Pronto se acostumbraron a escribirse a diario, a leerse entre líneas, a sincerarse
Juan, de regreso a Stuttgart, se lo pensó. Durante una temporada intentó enamorarse de mujeres de allí, a quienes podía abrazar y tocar. Compró un curso de alemán en discos de pizarra. No le sirvió de mucho. Solía frecuentar una librería con libros traducidos al español de novela negra y de misterio americanas, S.S. Van Dine, Rex Scout, Nero Wolfe…. Pero nada de lo que intentó logró mitigar la soledad que sentía, la soledad del migrante que dejó atrás a la familia, con trabajo, pero sintiendo el desprecio de quienes le miraban por encima del hombro… y no solo porque fueran más altos. Escribió la primera carta, una presentación algo fría. Se sorprendió sinceramente al recibir respuesta “Hola Juan: me alegra recibir noticias tuyas. Ya me avisó mi hermana…”, una carta llena de faltas ortográficas de una persona que no había podido ir a la escuela por culpa de una posguerra durísima para quienes perdieron la guerra. Juan sabía qué había detrás de todas esas faltas. No hacía falta decir nada. Pronto se acostumbraron a escribirse a diario, a leerse entre líneas, a sincerarse. Se creó una intimidad difícil de entender entre quienes no han experimentado la soledad de estar lejos. Una carta diaria. Durante tres años.

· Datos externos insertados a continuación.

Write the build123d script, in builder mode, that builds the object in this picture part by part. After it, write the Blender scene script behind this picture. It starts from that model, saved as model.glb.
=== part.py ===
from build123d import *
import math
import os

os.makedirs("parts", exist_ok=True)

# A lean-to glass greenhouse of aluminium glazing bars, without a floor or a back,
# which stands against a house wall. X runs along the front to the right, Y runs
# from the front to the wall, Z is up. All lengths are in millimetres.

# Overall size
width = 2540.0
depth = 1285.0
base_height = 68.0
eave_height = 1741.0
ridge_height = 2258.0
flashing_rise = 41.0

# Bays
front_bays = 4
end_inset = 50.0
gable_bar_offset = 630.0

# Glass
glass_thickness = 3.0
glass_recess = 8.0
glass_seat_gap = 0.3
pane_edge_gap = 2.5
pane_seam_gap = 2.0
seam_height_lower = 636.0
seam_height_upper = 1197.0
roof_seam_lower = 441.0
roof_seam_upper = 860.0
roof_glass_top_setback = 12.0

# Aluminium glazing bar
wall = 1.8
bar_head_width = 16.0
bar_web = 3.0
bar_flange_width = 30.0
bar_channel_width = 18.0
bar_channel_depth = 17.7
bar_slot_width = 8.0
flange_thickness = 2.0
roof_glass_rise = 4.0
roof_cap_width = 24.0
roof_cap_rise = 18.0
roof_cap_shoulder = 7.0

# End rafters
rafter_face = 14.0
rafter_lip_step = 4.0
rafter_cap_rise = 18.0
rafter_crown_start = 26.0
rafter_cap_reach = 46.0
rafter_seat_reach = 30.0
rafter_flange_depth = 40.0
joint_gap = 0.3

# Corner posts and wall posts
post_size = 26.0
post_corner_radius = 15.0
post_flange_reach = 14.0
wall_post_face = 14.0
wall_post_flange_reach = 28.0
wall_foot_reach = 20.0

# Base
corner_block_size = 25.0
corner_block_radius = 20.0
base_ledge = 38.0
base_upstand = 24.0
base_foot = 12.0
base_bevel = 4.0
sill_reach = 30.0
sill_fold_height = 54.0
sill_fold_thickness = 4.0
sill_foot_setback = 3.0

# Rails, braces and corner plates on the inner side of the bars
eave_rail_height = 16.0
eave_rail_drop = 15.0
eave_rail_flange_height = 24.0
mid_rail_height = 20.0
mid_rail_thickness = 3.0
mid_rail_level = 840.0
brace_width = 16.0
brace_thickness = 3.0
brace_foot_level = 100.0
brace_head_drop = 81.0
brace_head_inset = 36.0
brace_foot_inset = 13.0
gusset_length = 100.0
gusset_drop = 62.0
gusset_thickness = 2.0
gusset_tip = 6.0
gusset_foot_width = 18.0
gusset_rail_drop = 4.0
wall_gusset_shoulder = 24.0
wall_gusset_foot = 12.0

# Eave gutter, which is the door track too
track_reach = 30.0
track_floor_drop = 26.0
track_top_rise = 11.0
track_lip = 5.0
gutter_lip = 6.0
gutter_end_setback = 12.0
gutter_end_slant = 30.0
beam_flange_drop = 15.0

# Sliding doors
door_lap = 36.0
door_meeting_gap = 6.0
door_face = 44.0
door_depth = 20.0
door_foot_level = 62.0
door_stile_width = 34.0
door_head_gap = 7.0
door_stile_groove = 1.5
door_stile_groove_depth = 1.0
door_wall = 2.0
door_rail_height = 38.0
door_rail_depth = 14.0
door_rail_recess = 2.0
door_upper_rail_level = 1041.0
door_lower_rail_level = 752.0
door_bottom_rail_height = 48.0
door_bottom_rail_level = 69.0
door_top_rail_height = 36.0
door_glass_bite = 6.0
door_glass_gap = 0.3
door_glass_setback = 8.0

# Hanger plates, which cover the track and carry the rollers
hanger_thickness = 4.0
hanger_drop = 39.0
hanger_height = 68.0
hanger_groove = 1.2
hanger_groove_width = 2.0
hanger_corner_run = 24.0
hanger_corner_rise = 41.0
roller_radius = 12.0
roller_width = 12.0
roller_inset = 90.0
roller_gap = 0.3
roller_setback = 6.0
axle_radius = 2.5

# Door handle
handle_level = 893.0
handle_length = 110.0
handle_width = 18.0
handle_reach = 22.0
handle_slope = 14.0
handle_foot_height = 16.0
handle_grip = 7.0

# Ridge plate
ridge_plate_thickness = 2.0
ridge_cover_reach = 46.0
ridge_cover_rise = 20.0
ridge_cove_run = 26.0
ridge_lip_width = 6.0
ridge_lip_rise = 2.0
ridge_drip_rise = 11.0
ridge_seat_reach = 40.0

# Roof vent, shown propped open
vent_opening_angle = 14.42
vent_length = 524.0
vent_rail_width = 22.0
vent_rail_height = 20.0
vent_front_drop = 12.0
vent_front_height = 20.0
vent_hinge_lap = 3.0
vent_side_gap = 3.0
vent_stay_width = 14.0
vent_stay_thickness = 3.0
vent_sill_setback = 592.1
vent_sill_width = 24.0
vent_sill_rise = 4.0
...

Julia recibió un día una última carta “sé qué te va a resultar raro, pero estoy en un lío: mándame por favor todos los ahorros que tengas. Ya te lo devolveré. Prometido”. No lo dudó y se lo mandó todo. Bueno, casi todo. En Nueva York había conocido mucha gente, muchos colombianos, portorriqueños, también españoles, un grupo de vascos que la ayudaron a escapar de una casa en la que estaba interna y en la que la trataron fatal, pero Juan tenía la bendición de su hermana, eso creía, así que confió, siempre ha sido muy confiada. No recibió más cartas. Durante meses, ni una sola carta, postal o telegrama. “Ya está, pensó, todo esto de escribirme cartas, de contarme lo especial que había sido conocerme ha sido solo un timo, ¿cómo no haberme dado cuenta? Qué tonta”. Y siguió con su vida, en la casa donde servía, cuidando a los críos, recogiendo a escondidas ese disco de los Beatles de la basura porque el señorito se ha cansado de oírlo. Un día sonó el teléfono de la casa donde trabajaba “Soy Juan, escuchó atónita. Estoy en el JKF. He venido a casarme contigo”.

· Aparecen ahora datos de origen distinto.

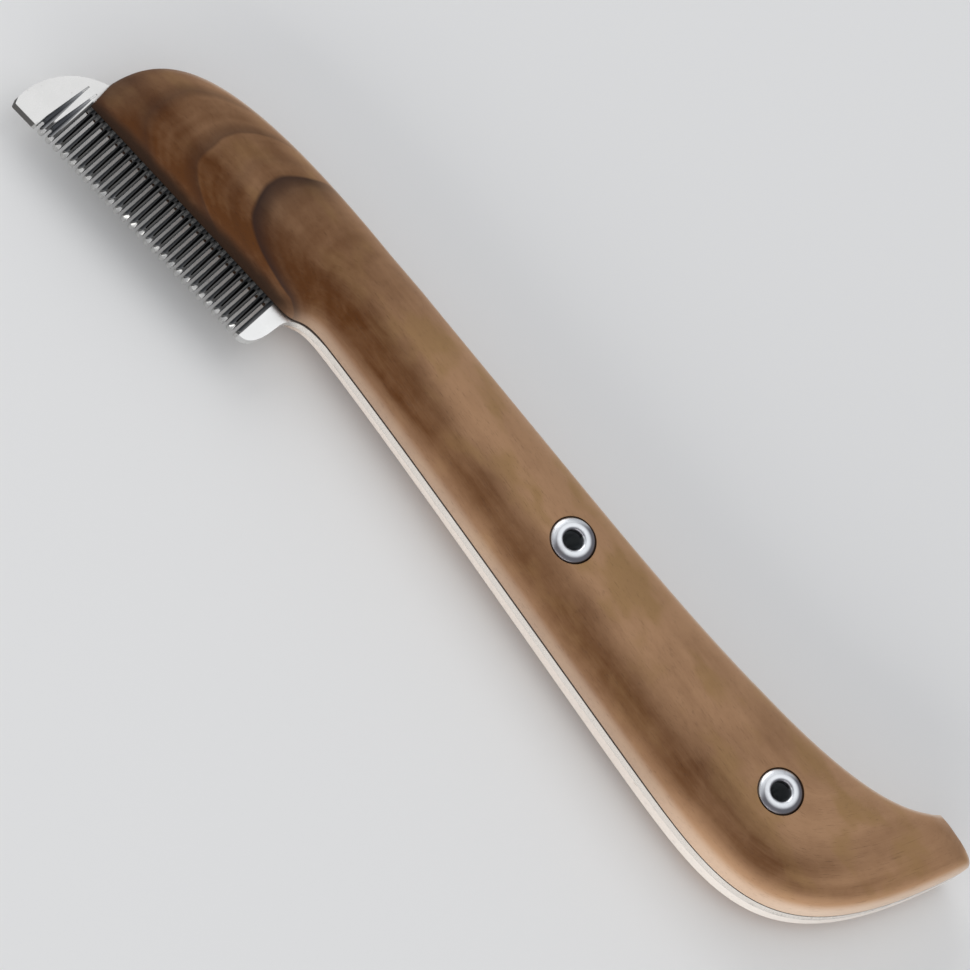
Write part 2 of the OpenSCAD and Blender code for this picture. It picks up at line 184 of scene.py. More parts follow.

Mis padres se casaron en N.Y. y se quedaron allí algún tiempo más, hasta que mi madre se quedó embarazada de mi hermano y decidieron volver, con sus ahorros, unas pocas maletas y muchas esperanzas en que el dictador muriese pronto. Nunca supimos cuál fue la emergencia de mi padre y por qué dejó de escribir cartas. Y solo ellos conocen el contenido de esas cartas que se quedaron allí, si hablaban de amor, de soledad, de jefes injustos, de amistades fugaces, de noches locas, de lo que sintió mi madre cuando mataron a Kennedy y ella lloró por un presidente que no era el suyo y ni siquiera entendía bien, pero que era tan guapo… Nunca quisieron contárnoslo. Nunca pudimos leerlas.
Fue su historia, su pasado y su intimidad.